◆ Dataset extract
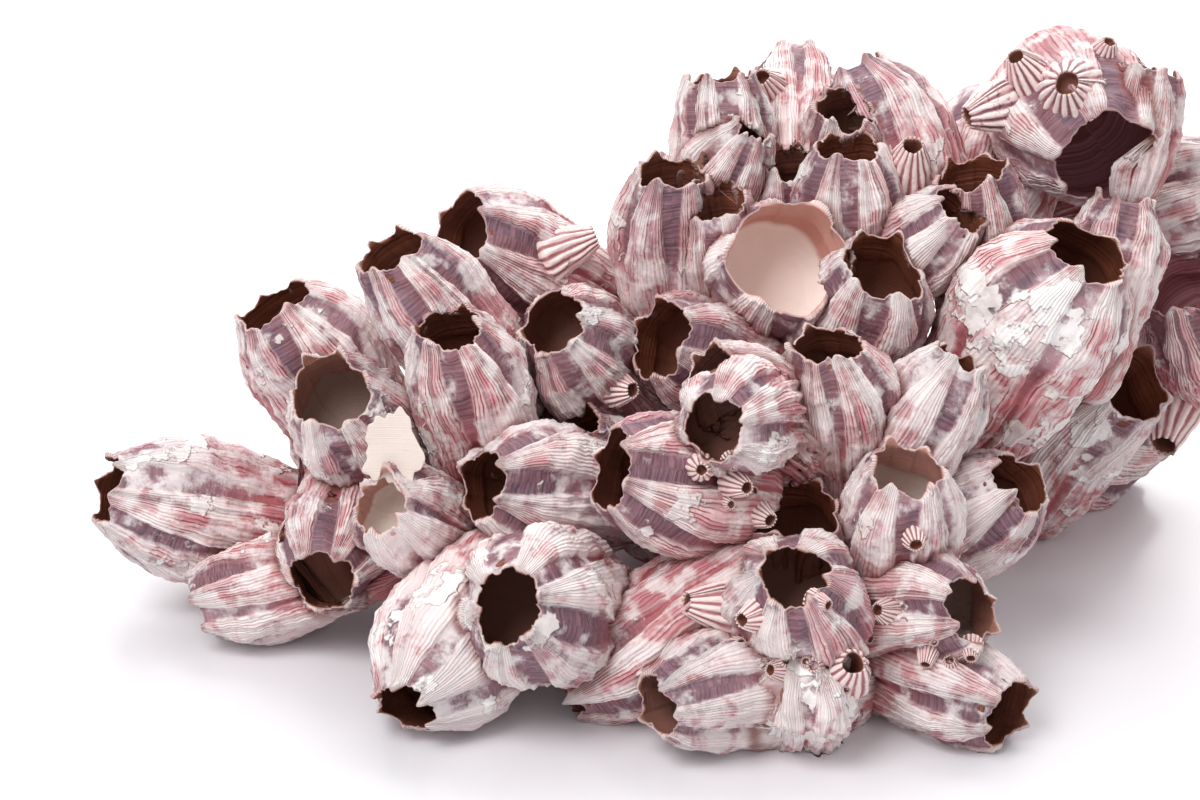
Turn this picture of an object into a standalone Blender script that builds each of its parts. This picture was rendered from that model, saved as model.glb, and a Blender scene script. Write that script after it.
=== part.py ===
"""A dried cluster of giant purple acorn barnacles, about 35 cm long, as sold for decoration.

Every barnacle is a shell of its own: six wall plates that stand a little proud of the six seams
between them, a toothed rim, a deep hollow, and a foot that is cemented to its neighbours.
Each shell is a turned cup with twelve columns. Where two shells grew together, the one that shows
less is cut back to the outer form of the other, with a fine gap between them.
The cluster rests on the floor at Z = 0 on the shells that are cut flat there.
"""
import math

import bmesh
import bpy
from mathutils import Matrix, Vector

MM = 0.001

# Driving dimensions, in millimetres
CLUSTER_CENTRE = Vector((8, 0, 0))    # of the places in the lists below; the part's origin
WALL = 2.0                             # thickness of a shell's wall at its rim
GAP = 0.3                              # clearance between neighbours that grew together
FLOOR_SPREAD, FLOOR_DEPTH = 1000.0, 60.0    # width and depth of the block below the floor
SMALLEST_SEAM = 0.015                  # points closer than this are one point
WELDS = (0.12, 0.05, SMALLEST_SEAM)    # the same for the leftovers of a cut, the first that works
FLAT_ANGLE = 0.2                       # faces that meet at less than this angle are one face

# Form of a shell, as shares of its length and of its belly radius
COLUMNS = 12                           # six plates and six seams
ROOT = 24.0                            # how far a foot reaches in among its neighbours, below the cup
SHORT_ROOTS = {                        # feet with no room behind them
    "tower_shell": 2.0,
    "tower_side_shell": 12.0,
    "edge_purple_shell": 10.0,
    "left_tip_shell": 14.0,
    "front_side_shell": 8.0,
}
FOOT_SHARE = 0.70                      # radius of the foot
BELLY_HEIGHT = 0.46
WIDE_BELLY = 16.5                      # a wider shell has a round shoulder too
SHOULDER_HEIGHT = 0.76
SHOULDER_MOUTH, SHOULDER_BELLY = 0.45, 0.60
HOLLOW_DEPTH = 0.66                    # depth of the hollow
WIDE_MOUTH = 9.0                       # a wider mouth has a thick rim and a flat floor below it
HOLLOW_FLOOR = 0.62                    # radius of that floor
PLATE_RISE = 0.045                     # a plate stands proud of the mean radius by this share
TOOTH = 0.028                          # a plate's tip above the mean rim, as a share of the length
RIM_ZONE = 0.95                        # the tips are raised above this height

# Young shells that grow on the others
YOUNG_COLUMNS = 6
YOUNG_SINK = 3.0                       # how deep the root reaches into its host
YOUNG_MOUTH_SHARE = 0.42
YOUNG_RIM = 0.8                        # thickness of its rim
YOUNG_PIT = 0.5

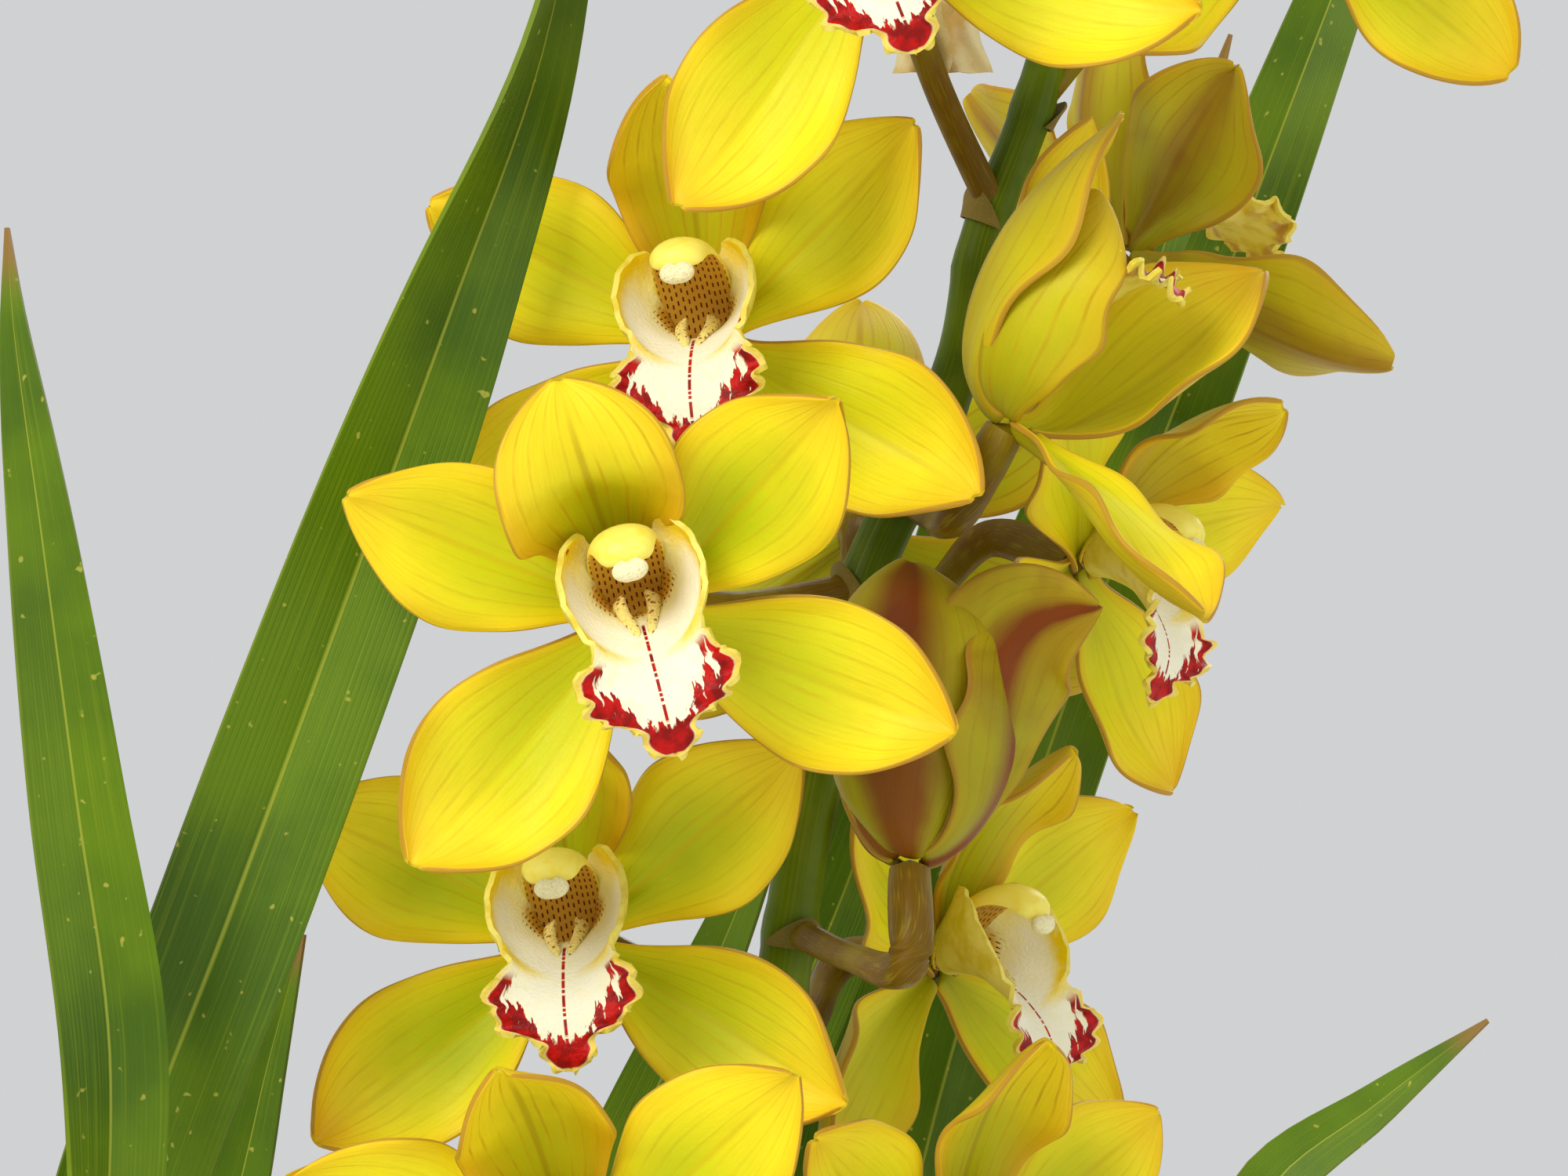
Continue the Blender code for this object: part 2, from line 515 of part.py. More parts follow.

◆ Written request
Report only how many lines in the listing contain the string "that".

◆ Solution
10